WRITTEN INSTRUCTION:
Copy each line of the data below with the word "Blender".

RAW DATA:
-*-*-

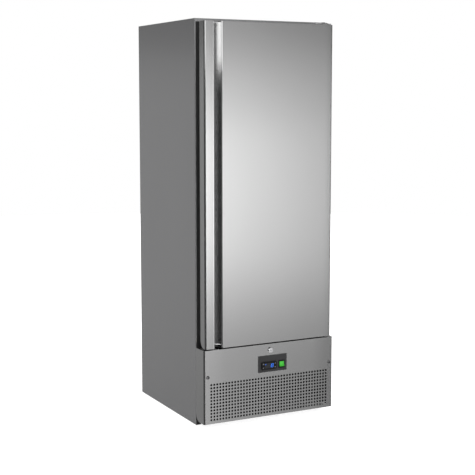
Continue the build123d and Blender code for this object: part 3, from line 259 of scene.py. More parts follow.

-*-*-

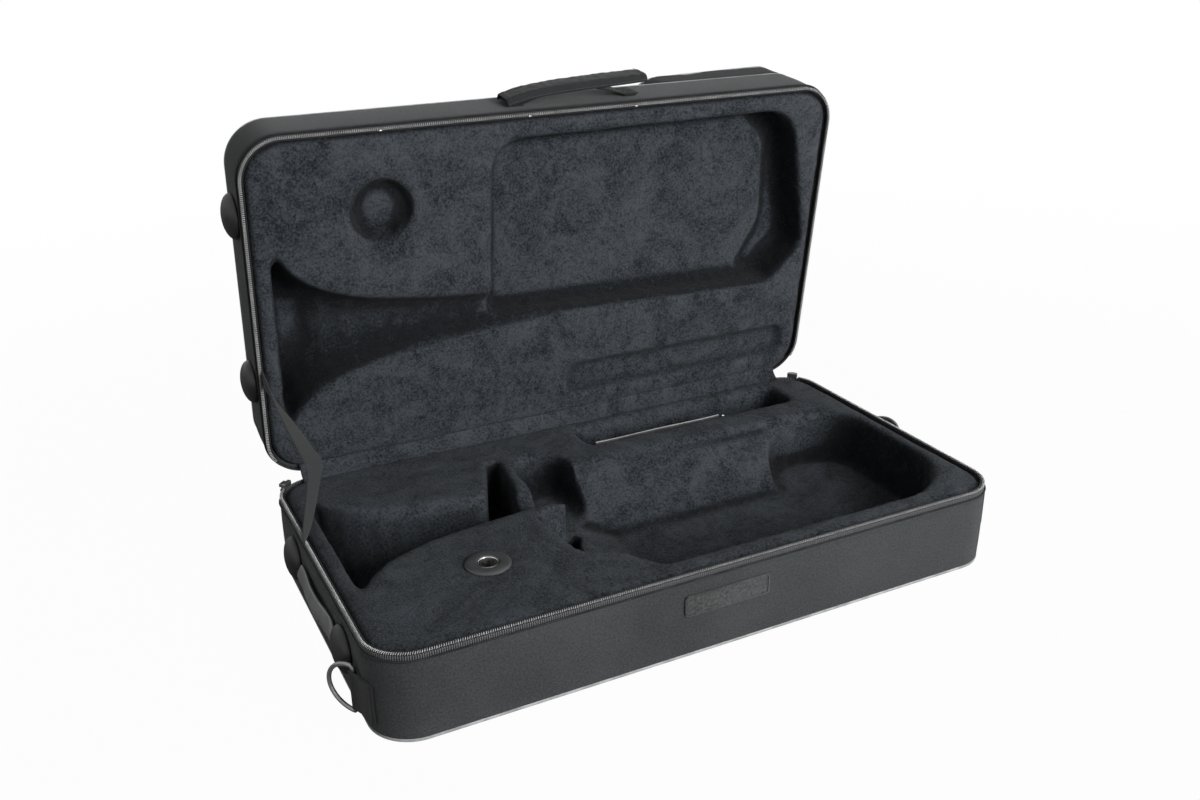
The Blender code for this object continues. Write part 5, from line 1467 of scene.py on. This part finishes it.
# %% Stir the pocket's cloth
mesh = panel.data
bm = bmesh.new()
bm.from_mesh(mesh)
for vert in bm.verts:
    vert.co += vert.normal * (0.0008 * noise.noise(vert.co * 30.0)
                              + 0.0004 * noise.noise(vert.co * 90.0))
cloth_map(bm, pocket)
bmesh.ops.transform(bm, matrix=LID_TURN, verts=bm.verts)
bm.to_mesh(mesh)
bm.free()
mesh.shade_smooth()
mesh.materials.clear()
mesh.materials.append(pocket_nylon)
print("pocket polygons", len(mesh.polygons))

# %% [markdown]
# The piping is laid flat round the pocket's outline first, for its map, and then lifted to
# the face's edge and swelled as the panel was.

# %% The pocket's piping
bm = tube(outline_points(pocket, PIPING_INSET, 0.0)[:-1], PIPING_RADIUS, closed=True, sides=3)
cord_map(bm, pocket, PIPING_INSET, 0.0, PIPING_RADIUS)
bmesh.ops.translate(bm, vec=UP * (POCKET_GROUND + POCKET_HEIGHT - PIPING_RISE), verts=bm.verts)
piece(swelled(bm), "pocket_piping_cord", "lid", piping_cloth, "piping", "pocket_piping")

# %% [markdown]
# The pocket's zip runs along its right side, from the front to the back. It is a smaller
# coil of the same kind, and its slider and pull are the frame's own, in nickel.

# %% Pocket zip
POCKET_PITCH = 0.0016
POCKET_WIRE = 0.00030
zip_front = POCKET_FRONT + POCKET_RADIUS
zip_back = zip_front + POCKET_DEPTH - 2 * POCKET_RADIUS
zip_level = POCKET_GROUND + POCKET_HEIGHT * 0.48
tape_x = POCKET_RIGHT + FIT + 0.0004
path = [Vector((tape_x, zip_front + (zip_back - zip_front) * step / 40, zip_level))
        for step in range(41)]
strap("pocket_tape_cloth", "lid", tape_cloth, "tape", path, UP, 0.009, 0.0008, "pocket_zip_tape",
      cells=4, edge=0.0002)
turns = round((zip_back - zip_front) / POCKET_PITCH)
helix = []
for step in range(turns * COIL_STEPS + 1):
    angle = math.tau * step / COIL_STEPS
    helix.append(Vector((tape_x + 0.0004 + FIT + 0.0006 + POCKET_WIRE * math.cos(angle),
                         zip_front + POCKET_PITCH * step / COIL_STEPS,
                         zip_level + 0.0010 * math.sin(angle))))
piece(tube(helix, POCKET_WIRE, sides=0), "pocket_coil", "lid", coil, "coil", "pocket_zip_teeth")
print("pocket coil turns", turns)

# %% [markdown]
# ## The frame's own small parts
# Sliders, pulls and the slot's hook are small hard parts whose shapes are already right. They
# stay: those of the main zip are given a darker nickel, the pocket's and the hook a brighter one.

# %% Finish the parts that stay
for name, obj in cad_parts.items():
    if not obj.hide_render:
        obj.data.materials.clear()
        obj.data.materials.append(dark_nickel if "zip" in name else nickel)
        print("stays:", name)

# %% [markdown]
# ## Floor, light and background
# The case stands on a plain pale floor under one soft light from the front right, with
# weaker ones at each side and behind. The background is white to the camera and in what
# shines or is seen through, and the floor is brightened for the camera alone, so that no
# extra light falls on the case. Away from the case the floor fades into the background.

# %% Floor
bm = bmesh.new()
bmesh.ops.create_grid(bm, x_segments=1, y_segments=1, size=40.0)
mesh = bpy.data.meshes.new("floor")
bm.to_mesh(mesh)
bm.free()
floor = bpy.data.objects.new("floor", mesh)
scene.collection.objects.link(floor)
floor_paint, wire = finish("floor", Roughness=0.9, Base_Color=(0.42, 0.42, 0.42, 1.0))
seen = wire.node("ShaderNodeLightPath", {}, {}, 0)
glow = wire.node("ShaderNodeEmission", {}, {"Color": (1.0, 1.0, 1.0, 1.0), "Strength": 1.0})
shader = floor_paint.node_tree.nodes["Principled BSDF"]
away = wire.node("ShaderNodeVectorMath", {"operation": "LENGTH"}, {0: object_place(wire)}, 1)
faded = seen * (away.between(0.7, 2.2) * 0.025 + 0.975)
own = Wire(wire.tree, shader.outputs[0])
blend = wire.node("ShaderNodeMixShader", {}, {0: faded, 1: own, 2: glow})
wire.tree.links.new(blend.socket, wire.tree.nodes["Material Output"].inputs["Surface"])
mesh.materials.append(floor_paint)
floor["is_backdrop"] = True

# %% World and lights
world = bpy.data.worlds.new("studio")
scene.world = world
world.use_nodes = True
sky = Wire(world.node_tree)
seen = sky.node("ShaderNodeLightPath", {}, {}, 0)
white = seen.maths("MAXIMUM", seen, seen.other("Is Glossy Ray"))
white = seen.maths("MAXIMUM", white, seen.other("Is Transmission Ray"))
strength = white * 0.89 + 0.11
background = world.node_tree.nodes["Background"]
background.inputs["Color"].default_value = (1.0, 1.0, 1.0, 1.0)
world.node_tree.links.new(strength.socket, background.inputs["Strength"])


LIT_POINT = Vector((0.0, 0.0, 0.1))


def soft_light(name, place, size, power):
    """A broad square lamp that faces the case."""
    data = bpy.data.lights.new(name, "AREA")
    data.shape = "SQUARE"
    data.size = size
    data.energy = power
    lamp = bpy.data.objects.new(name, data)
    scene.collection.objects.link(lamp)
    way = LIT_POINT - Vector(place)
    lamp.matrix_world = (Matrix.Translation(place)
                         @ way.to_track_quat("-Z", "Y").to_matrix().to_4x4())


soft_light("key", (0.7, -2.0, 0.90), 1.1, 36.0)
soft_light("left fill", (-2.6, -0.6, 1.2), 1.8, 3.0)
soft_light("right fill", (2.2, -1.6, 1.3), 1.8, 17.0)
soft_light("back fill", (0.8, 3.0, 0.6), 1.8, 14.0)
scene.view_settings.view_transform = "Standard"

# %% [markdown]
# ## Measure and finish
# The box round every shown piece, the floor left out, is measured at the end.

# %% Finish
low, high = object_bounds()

-*-*-

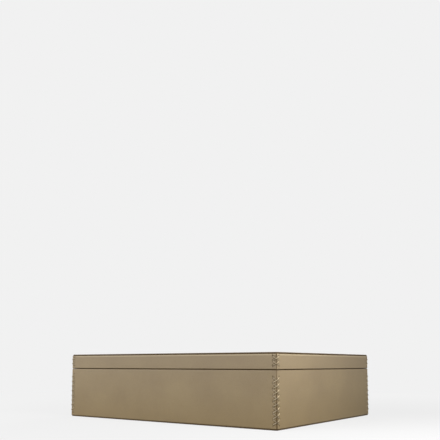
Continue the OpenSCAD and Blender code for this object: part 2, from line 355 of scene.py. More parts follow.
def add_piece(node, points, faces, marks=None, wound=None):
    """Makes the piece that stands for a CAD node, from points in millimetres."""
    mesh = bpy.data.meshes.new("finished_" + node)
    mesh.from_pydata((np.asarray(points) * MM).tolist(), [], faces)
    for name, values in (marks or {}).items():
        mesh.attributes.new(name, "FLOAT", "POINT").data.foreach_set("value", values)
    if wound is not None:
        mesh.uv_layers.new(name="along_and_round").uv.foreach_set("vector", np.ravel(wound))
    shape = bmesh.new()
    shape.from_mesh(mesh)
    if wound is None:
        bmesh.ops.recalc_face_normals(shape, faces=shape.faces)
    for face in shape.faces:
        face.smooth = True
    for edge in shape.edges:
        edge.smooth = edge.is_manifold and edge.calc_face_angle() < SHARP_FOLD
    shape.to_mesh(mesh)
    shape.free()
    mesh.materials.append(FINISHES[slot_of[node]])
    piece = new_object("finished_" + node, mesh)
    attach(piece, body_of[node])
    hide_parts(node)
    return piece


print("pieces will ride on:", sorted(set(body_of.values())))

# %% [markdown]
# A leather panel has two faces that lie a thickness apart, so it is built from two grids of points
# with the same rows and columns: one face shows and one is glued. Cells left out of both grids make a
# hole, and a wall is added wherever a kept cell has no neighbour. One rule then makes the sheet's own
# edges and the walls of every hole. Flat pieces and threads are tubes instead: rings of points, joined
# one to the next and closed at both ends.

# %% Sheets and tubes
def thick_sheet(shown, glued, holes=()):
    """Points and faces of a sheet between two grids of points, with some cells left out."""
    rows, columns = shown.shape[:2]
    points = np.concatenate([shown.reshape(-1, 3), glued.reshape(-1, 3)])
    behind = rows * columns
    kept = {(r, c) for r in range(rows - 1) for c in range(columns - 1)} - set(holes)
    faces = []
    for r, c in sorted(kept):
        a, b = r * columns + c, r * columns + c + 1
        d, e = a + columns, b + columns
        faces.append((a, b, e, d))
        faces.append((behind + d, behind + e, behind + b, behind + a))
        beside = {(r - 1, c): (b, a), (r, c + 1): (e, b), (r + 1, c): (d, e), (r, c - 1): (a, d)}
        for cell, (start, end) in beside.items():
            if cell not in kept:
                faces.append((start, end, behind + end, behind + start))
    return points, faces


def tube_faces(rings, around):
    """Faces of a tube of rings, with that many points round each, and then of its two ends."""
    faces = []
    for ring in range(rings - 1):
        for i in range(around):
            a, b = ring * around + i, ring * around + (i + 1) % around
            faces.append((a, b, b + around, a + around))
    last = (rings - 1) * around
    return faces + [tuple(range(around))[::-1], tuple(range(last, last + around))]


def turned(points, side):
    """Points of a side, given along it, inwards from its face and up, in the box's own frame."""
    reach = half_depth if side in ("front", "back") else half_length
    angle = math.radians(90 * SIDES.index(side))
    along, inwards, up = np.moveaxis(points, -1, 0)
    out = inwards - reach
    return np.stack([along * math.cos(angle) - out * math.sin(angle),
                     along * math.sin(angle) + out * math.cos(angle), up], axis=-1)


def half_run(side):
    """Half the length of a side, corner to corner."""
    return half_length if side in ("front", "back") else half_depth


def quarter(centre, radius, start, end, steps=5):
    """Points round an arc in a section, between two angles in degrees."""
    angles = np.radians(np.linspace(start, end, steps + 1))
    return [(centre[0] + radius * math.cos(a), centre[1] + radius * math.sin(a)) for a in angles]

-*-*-

TASK RESPONSE:
Continue the build123d and Blender code for this object: part 3, from line 259 of scene.py. More parts follow.
The Blender code for this object continues. Write part 5, from line 1467 of scene.py on. This part finishes it.
Continue the OpenSCAD and Blender code for this object: part 2, from line 355 of scene.py. More parts follow.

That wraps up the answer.